Outro absurdo é a inviabilização, na prática, de trabalho nos fins de semana: para economizar dinheiro praticamente fomos impedidos de fazer plantões em 2012. Dada a seguida campanha de desvalorização (e demonização) dos servidores públicos o ignorante ou quem nunca trabalhou numa ZE pode achar que o servidor quer fazer plantão para ganhar hora extra, mas não se trata disso: como nos fins de semana quase não há atendimentos, trabalhando sábado e domingo conseguimos organizar uma série de coisas que são de solução praticamente impossível durante a semana. Lembre-se que o trabalho que é feito para a montagem de uma seção é replicado por 100, 150 ou 200, a depender da quantidade de seções que cada ZE tem.

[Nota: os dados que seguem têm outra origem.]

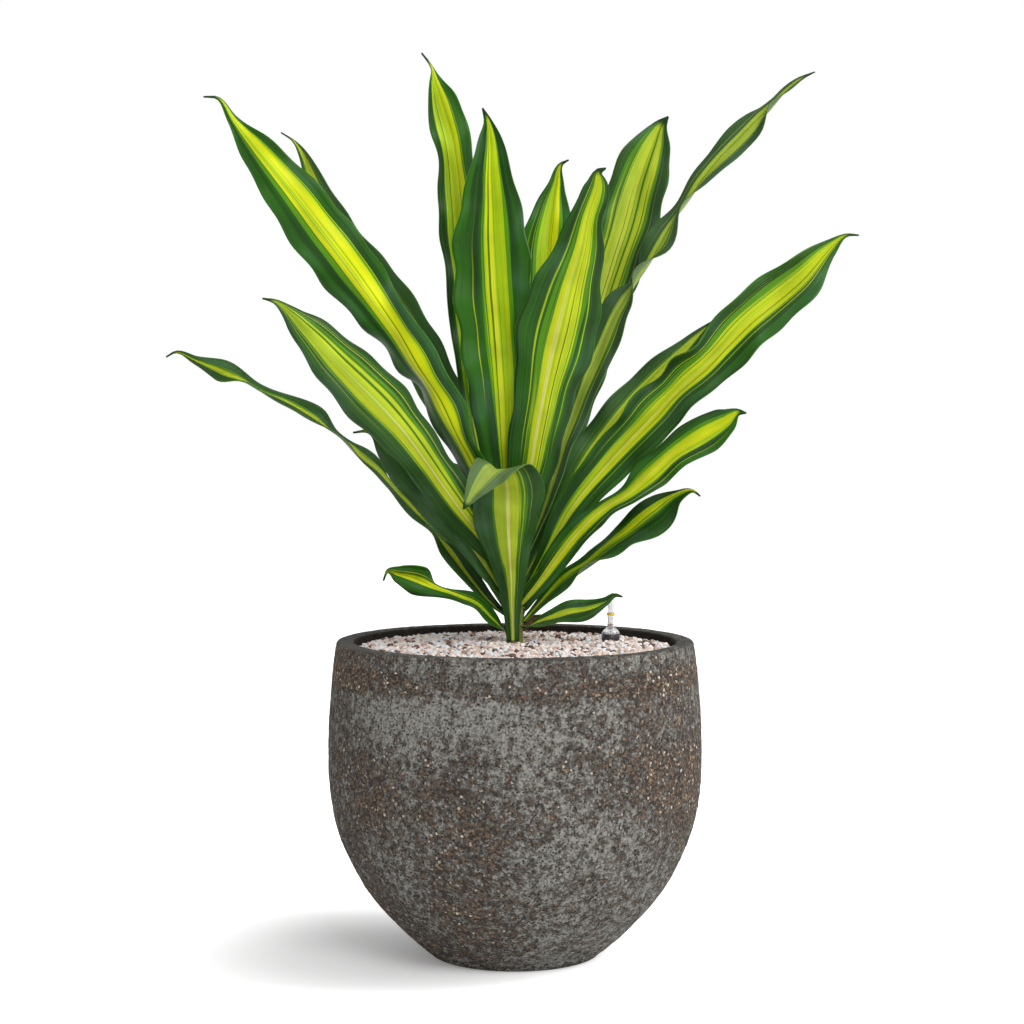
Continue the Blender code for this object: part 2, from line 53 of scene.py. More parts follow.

A escolha de mesários também tem sido de grande dificuldade: recebemos uma determinação para a não convocação de profissionais públicos de Saúde. Perdemos um monte de gente boa, voluntária e com experiência em eleições. Mas independente da base legal, ordem é ordem e eu não discuto ordens: eu as cumpro.

Em 2010 participei de uma reunião em Teresópolis sobre a avaliação das eleições, onde foram buscadas ideias para 2012. Muitas coisas sugeridas lá foram postas em prática, mas o mais importante não mudou nada, infelizmente, embora tenha sido pedido insistentemente na ocasião: quem resolve o que vai acontecer nas Zonas Eleitorais decide isso sem ouvir as Zonas Eleitorais: aí fica difícil e a gente acaba tendo a sensação de que há gente no nosso time jogando contra a gente.
Mas apesar de tudo trabalhamos com toda a garra do mundo para fazer bem o nosso serviço. Queremos a sensação do dever cumprido. No meu caso a palavra "frustração" não existe, porque tento fazer bem tudo que tenho que fazer e não fico pensando que vou resolver os problemas do mundo: apenas quero agir corretamente de acordo com a Constituição e com as leis.

Quem quer agir em desacordo com as regras é que tem que se preocupar...

O título da postagem é um dos versos de Humberto Gessinger em "Fé Nenhuma",
gravada no primeiro disco dos Engenheiros do Hawaii - "Longe Demais das Capitais", de 1986.